35-year old Samuel Ogardo lives with his wife Emmy and their seven children on the Philippian Island Samar, which is one of the poorest in the whole area. Like many other families in the Barangay Tinabanan on Samar, Emmy and Samuel always struggled to make a living. But their situation got even worse in November 2013 as Typhoon Haiyan, one of the strongest typhoons of all times, hit the Philippine islands of Visayas and left behind a trail of destruction. Although the family found shelter in a limestone cave, the Typhoon razed their home to the ground. After losing everything they possessed, the family had no choice but to start over and rebuild their home from the debris the storm left.
Since August Samuel Ogardo and 14 other local craftsmen work on an enhancement of the limestone cave. To make better use of these traditional shelters in the case of further natural disasters, we expand them to evacuation centers in cooperation with our local partner Food for the Hungry Philippines (FHP). Among other things our team establishes first aid stations, sets up cooking areas, facilitates the access to the cave and provides clean water.
Samuel is happy to work for the project, as it allows him to send his children to school and to provide for his family. At the same time he supports his community and learns much about security and the importance of being prepared for further catastrophes. He knows that even if future typhoons cannot be averted, it is now easier for the people on Samar to seek shelter in the caves.

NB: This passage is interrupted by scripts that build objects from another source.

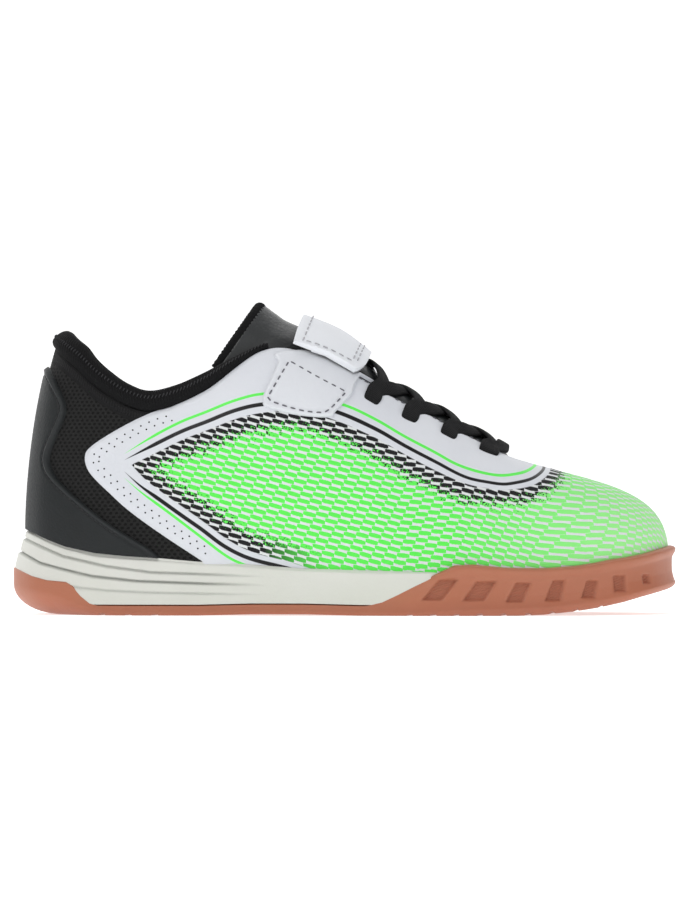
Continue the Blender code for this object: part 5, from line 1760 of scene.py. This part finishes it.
class SHOE_OT_heel(bpy.types.Operator):
    """Build the heel counter and the padded collar"""
    bl_idname = "shoe.heel"
    bl_label = "Heel counter and collar"

    def execute(self, context):
        look = looks(context.scene.shoe_colours)
        make_counter(look)
        make_collar(look)
        return {"FINISHED"}


class SHOE_OT_tongue(bpy.types.Operator):
    """Build the padded tongue"""
    bl_idname = "shoe.tongue"
    bl_label = "Tongue"

    def execute(self, context):
        make_tongue(looks(context.scene.shoe_colours))
        return {"FINISHED"}


class SHOE_OT_strap(bpy.types.Operator):
    """Build the strap and the base that it closes on"""
    bl_idname = "shoe.strap"
    bl_label = "Strap"

    def execute(self, context):
        make_patch(looks(context.scene.shoe_colours), context.scene.shoe_sizes)
        make_strap(looks(context.scene.shoe_colours), context.scene.shoe_sizes)
        return {"FINISHED"}


class SHOE_OT_laces(bpy.types.Operator):
    """Build the elastic laces"""
    bl_idname = "shoe.laces"
    bl_label = "Laces"

    def execute(self, context):
        make_laces(looks(context.scene.shoe_colours), context.scene.shoe_sizes)
        return {"FINISHED"}


class SHOE_OT_stage(bpy.types.Operator):
    """Build the floor, the lights and the camera"""
    bl_idname = "shoe.stage"
    bl_label = "Stage"

    def execute(self, context):
        make_stage(context.scene.shoe_sizes)
        return {"FINISHED"}


PIECES = (SHOE_OT_soles, SHOE_OT_upper, SHOE_OT_stitching, SHOE_OT_heel, SHOE_OT_tongue, SHOE_OT_strap,
          SHOE_OT_laces, SHOE_OT_stage)


class SHOE_PT_pieces(bpy.types.Panel):
    """Lists the shoe's pieces, sizes and colours"""
    bl_label = "Indoor Soccer Shoe"
    bl_idname = "SHOE_PT_pieces"
    bl_space_type = "VIEW_3D"
    bl_region_type = "UI"
    bl_category = "Shoe"

    def draw(self, context):
        for piece in PIECES:
            self.layout.operator(piece.bl_idname)
        for group in (context.scene.shoe_sizes, context.scene.shoe_colours):
            box = self.layout.box()
            for name in group.__annotations__:
                box.prop(group, name)


CLASSES = (ShoeSizes, ShoeColours) + PIECES + (SHOE_PT_pieces,)


def register():
    for made in CLASSES:
        bpy.utils.register_class(made)
    bpy.types.Scene.shoe_sizes = bpy.props.PointerProperty(type=ShoeSizes)
    bpy.types.Scene.shoe_colours = bpy.props.PointerProperty(type=ShoeColours)


def unregister():
    del bpy.types.Scene.shoe_colours
    del bpy.types.Scene.shoe_sizes
    for made in reversed(CLASSES):
        bpy.utils.unregister_class(made)


def main():
    register()
    bpy.ops.shoe.soles()
    bpy.ops.shoe.upper()
    bpy.ops.shoe.stitching()
    bpy.ops.shoe.heel()
    bpy.ops.shoe.tongue()
    bpy.ops.shoe.strap()
    bpy.ops.shoe.laces()
    bpy.ops.shoe.stage()


if __name__ == "__main__":
    main()
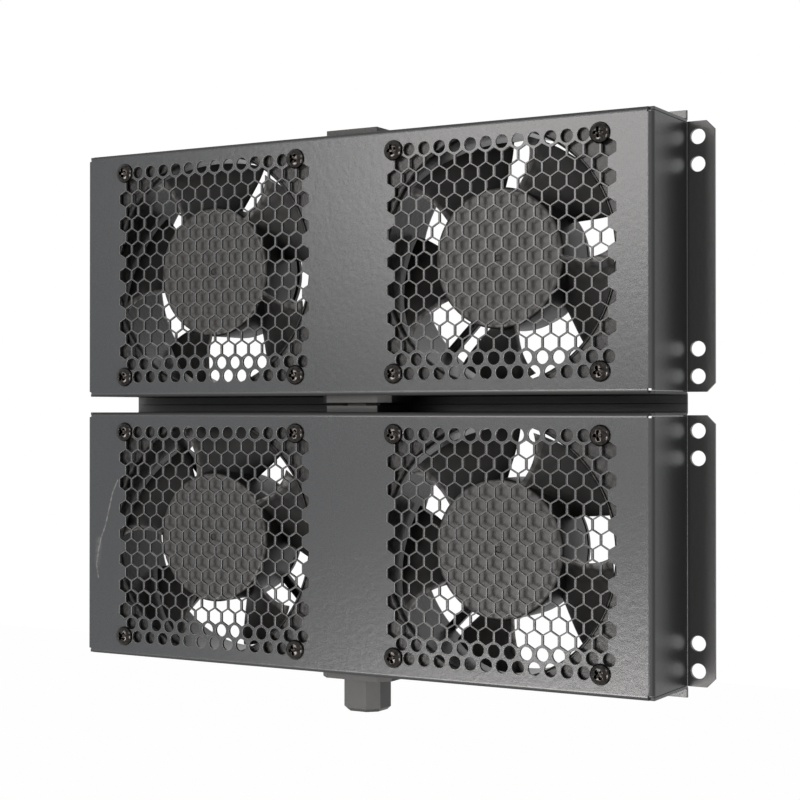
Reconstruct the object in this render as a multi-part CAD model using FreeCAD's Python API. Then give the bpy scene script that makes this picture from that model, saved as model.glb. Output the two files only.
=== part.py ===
import FreeCAD, Part
import math
import os

# Rack fan tray: two stacked 3U modules of folded sheet steel, each with two 120 mm
# axial fans behind a punched hexagonal grille.  Each module's plug seats in the
# socket of the module below it.
#
# Frame: millimetres, +X right, +Y to the rear, +Z up.  The origin is midway between
# the two modules, in the plane of the ears' rear faces, which bolt to the rack.

V = FreeCAD.Vector

# ---------------------------------------------------------------- driving dimensions
RACK_UNIT = 44.45

# Fans
FAN_SIZE = 120.0               # square frame
FAN_DEPTH = 38.0
FAN_FLANGE = 5.0               # thickness of the front and rear corner flanges
FAN_CORNER = 2.4               # the frame's four long corners are cut back this much
FAN_HOLE_INSET = 7.5           # screw centres from the frame's sides
DUCT_WALL = 2.2
BLADE_COUNT = 5
BLADE_SWEEP = 45.4             # degrees that a blade turns from its front edge to its rear
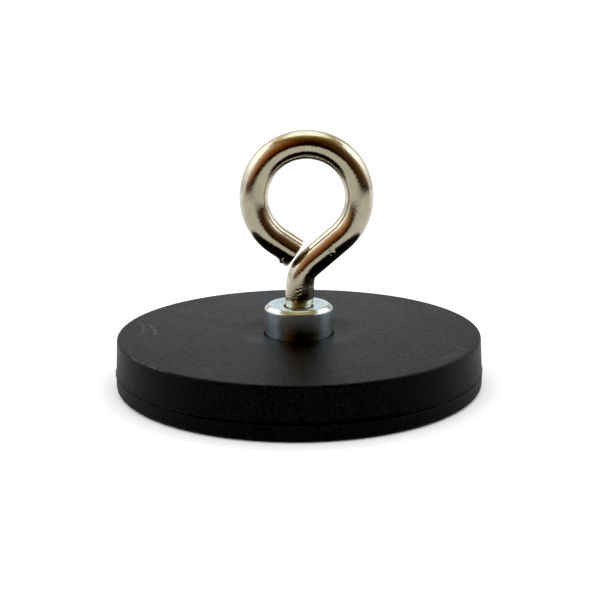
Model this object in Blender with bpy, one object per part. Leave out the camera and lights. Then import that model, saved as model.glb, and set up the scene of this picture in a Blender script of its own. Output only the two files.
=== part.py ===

In other Barangays of Samar arche noVa together with FHP establishes evacuation centers as well, develops disaster plans and carries out emergency exercises. In case of natural disasters a good preparation and reasoned evacuation plans are essential. As further measures mangrove trees are planted in the coastal area, because they prevent erosion and contain the strength of wind and waves, hence they are another natural protection against climate change.